Today I was randomly wondering why women are expected to make so much noise during sex, and men aren’t. I Google Scholar’ed it and started reading feminist research on sexuality and I felt hungry for it, like I couldn’t ingest enough of it. I started to crave a good conversation on the topic and wanted to call up a peer who specializes in this area and go for a coffee.
This kind of passion for knowledge, for reading academic articles, for critiquing theory and methods, had been gone for so long. But I’m catching more and more glimpses of that old side of me. I’m hopeful now that I might actually return to wanting something more for myself than motherhood alone. I’m hopeful for this because I don’t want to deny myself of the career I’d always dreamed of because of the way I feel about motherhood RIGHT NOW. I don’t want to wake up one day feeling less completely consumed by motherhood and realize that I’m discouragingly far away from that dream career that I had been so close to before motherhood.

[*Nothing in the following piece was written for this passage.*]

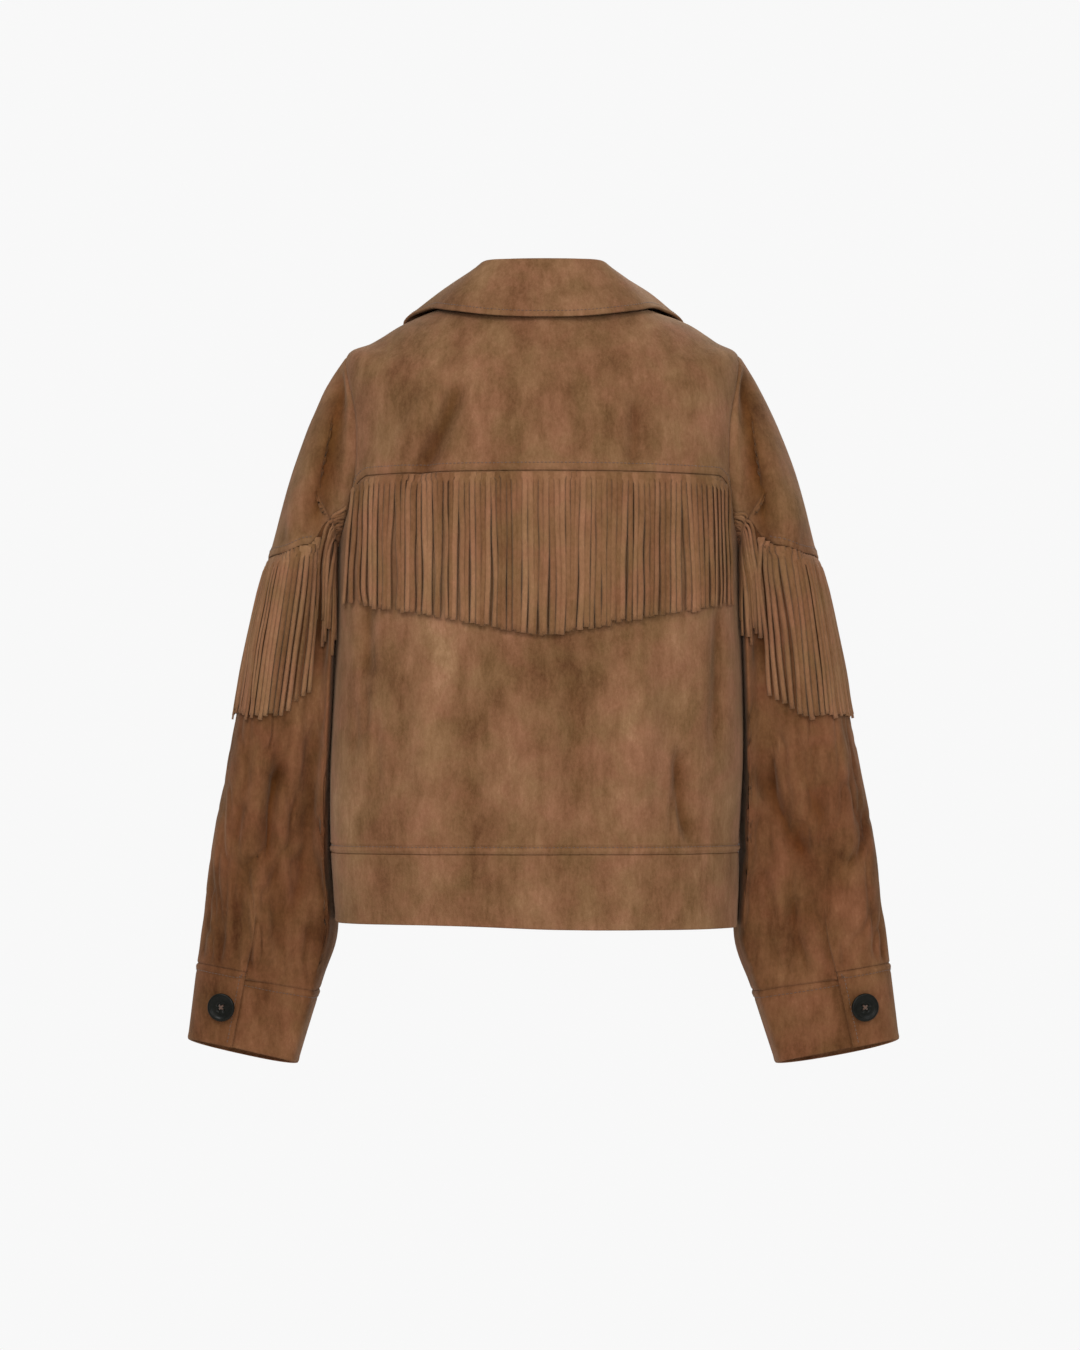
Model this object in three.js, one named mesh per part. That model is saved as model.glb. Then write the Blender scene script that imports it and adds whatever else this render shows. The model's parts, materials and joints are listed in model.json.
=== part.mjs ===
// A cropped western jacket in suede, with a fringe under the back yoke and round both upper sleeves.
// It stands hollow, as if filled out: every piece is a thin wall, and neck, hem, cuffs and armholes are open.
// Millimetres, +Z up. The back faces -Y, the wearer's right arm is on +X, and the origin is the middle of
// the neck opening at the height of the shoulders.

import * as THREE from 'three';

// Driving dimensions.
const CLOTH = 1.6;
const BAND_CLOTH = 2.4;
const COLLAR_CLOTH = 2.6;
const FRINGE_CLOTH = 1.8;
const SEAM_GAP = 0.3;
const LAY_GAP = 0.5;
const ROLL_RADIUS = 3.4;
const COLLAR_BULGE = 1.5;
const COLLAR_GAP = 0.8;
const PLACKET_HALF_WIDTH = 14;

const BUTTON_RADIUS = 13;
const BUTTON_RIM = 1.6;
const BUTTON_NECK_RADIUS = 3.5;
const BUTTON_NECK_HEIGHT = 1.8;
const BUTTON_TOP = 5.2;
const BUTTON_DISH_RADIUS = 9;
const BUTTON_DISH = 4.1;
const BUTTON_SIDES = 20;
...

We love our day-care provider. And when we interviewed her we asked how she would handle it if other kids asked about Avery having two moms, and she gave a satisfactory answer. But today, when she was talking about how tall Avery is, she blurted out, “how tall is her dad?”

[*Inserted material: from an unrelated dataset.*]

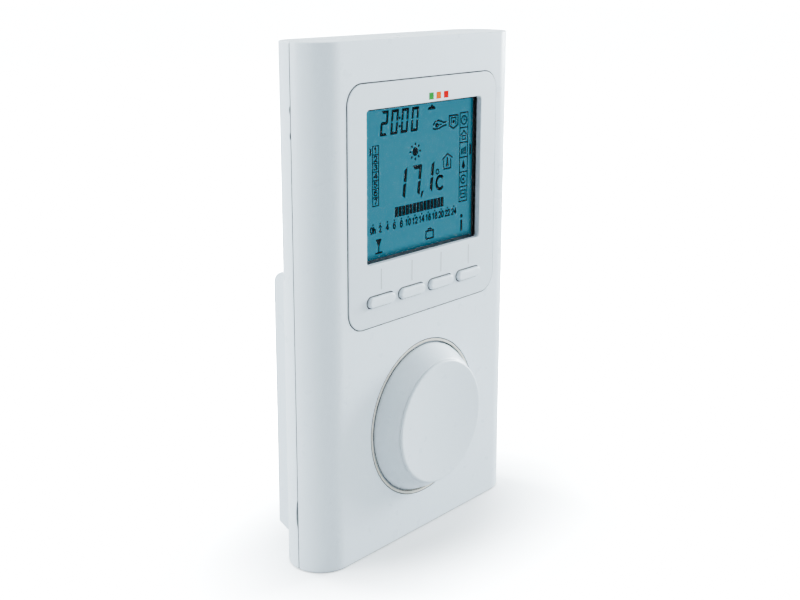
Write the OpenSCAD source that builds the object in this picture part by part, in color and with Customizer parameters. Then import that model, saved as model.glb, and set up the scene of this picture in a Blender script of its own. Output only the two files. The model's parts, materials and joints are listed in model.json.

I was surprised because I haven’t heard anyone use that language around us in a long time. We tried to clarify our preferred language (“donor”) to everyone in our lives before Avery was even born.
Our daycare provider quickly changed her wording and said, “I mean, her donor.” All was fine. But it wasn’t fine, because her 6 year old daughter overheard and then said “I didn’t know Avery had a dad…”. Their whole family has met both my wife and I. They all know Avery has two moms. It’s no wonder she was confused.
Unfortunately, I’m not happy with how our provider handled the situation. She told her daughter, “yes, but it’s complicated,” and kind of brushed it off like it was going to be too much of a hassle to explain it.
I’m not going to tell a parent how or when to explain how babies are made, but I feel like she could have made more of an effort. I don’t want Avery to be witness to that kind of conversation (although I’m not naive enough to think I can shelter her from it forever). How would it make Avery feel to hear for the first time that she has a “dad” and that “it’s complicated”? I mean, that’s how she did hear it for the first time. I’m only assuming she isn’t quite old enough to grasp the nuances of what was said in front of her.
How and when can my wife and I start talking to her about her donor, about the fact that some people will assume she has a dad, and about how some people will get uncomfortable with discussing it and freeze up, or worse – say something hurtful?
Currently we try to read her books that have different family structures (dads are not excluded from our repertoire, although they play a smaller role than families that resemble ours in Avery’s library). We also have Cory Silverburg’s book, What Makes a Baby, which is an awesome book about sperm, eggs, and uteruses that is completely non-graphic, non-gross, and kid-friendly by anyone’s standards.
I’m totally open to tips and ideas, here. It’s something I thought we were prepared for, but now that it’s happening and Avery’s listening I’m feeling significantly underprepared. I also need to grow a backbone, because the thought of bringing this up with our provider at a later date is making me nauseous.